А в жизни, как следует из диалогов Евгения Евтушенко, звездные поэты путешествовали по всему миру, о чем интервьюер Соломон Волков, упоминая о пребывании поэта на Кубе во время Карибского кризиса, говорит с подтекстом: мол, Евтушенко всегда находился в нужном месте и в нужное время…

Я же замечу: без санкции КГБ заграничные поездки для большинства советских граждан были в то время невозможны. По крайней мере когда мой муж, художник, захотел в семидесятые съездить по путевке, то есть за свой счет, в Рим (мечта каждого советского художника!), то после полугодовой волокиты, заполнения анкет, написания автобиографий и характеристик ему было отказано без объяснения причин. Хотя он был вполне законопослушным гражданином. Но тем и не был интересен власти. Власть в то время делала ставку на несколько ярких личностей, известных в западном мире не только как художники, но и как борцы с тоталитарным режимом (в известных, конечно, пределах). Разрешая творцам привлекательные для них загранпоездки, власть использовала их как своего рода крышу советской псевдодемократии: вот, мол, и у нас есть свобода – и слова, и передвижения…
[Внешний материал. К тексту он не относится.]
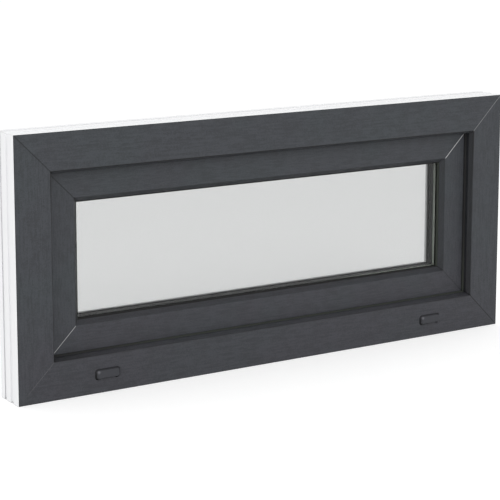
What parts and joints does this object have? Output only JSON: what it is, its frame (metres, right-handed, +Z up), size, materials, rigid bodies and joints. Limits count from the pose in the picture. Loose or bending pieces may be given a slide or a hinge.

Нэллы, Ваксоны, Яны… могли подписывать письма в защиту друзей-диссидентов, выражать солидарность пражской весне… Но они не сделали одного – не выразили солидарность собственному народу в его крайне тяжелом состоянии, как это случилось в 1962 году в Новочеркасске, где состоялся массовый расстрел взбунтовавшихся рабочих, и о чем герои-шестидесятники слышали по западным «голосам». Ни один из звездной пятерки не написал тогда строк, подобных тем, какие написала в свое, гораздо более тяжелое и зависимое, чем шестидесятые, время великая Анна Ахматова: «…Я была тогда с моим народом, там, где мой народ, к несчастью, был…»

И вот здесь мы, наконец, приближаемся к разгадке «таинственной страсти». Она, конечно же, не в том, что чужой звездный муж испытывает страсть к чужой звездной жене, как пытаются нас в том уверить создатели сериала. «Таинственная страсть» – это одержимость своим призванием писателя, художника, ученого… да любого, кто посвятит призванию жизнь. Но такого ответа, разумеется, нет и не могло быть в показанном нам фильме.